The SNB also set a formal exchange rate target in 1978 — above 0.80 francs per German Mark — when the franc was soaring in the aftermath of an oil crisis, and successfully defended that rate, but at the price of soaring inflation.
“It worked in the short term, but it came at an enormous cost and led to a huge burst of inflation,” said Simon Derrick, head of currency research at Bank of New York Mellon.
“The move now should work in the short term, but in the long term they are providing investors who are looking to exit the euro zone debt crisis with an easy route.”

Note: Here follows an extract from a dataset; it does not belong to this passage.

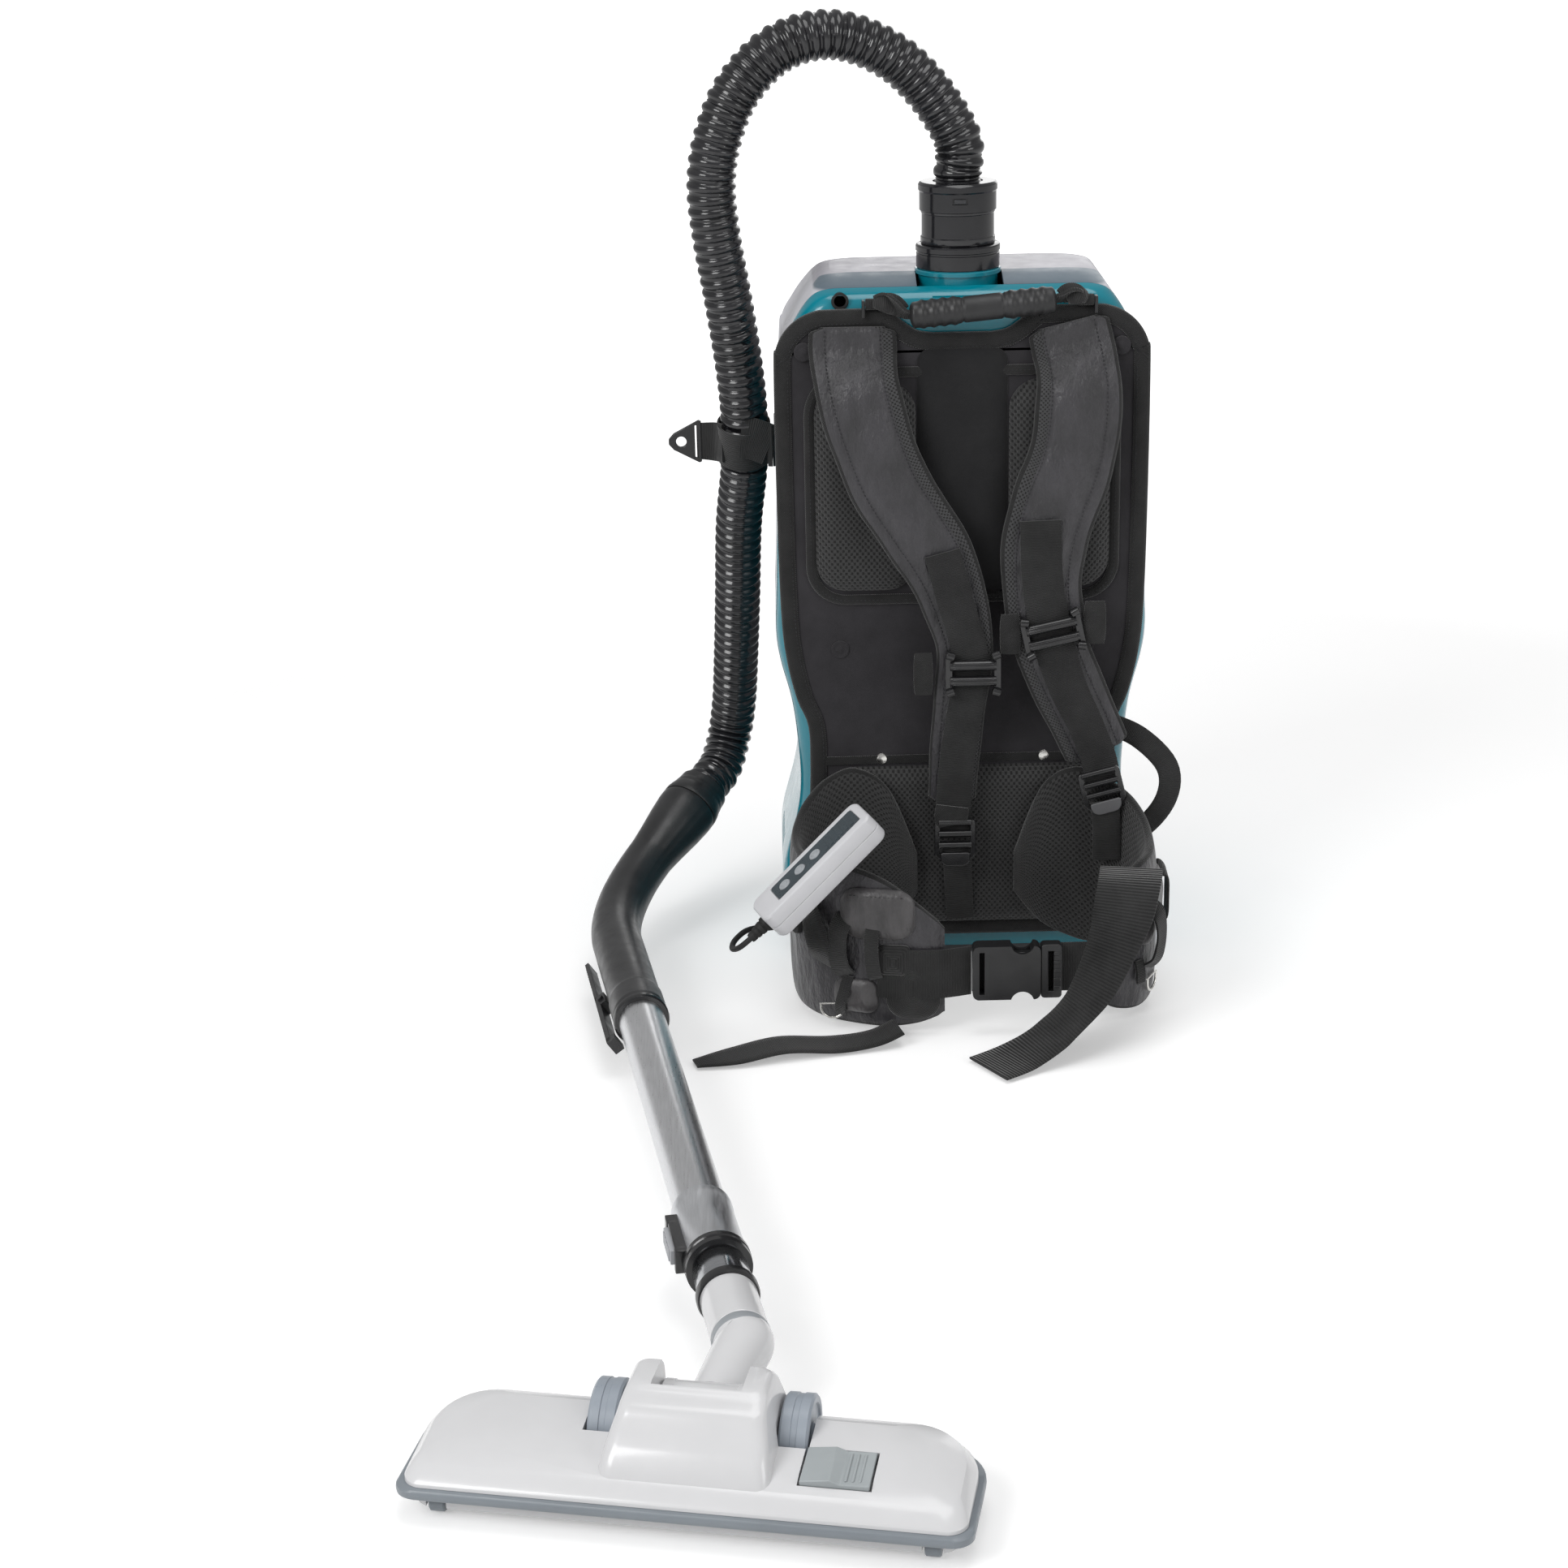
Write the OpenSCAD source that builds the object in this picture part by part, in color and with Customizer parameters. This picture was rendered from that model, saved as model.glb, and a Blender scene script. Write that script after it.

The SNB move came just after data showed Swiss inflation eased by more than expected in August, dipping 0.3 per cent from a month earlier, lower than a median forecast in a Reuters poll for a fall of 0.1 per cent.
The SNB temporarily managed to weaken the franc last month after it cut an already low interest rate target to nil on August 3 and boosted the amount of liquidity in the banking system. But the currency jumped again last week as worries about the health of the global economy intensified.
The SNB is seen in a strong position to follow through on the new target after top Swiss politicians and business groups expressed support for the central bank as the economy flags.
Such political solidarity is in contrast to earlier this year when the central bank came under fire for running up a huge loss in 2010 trying to keep a lid on the franc, prompting calls for SNB chairman Philipp Hildebrand to resign.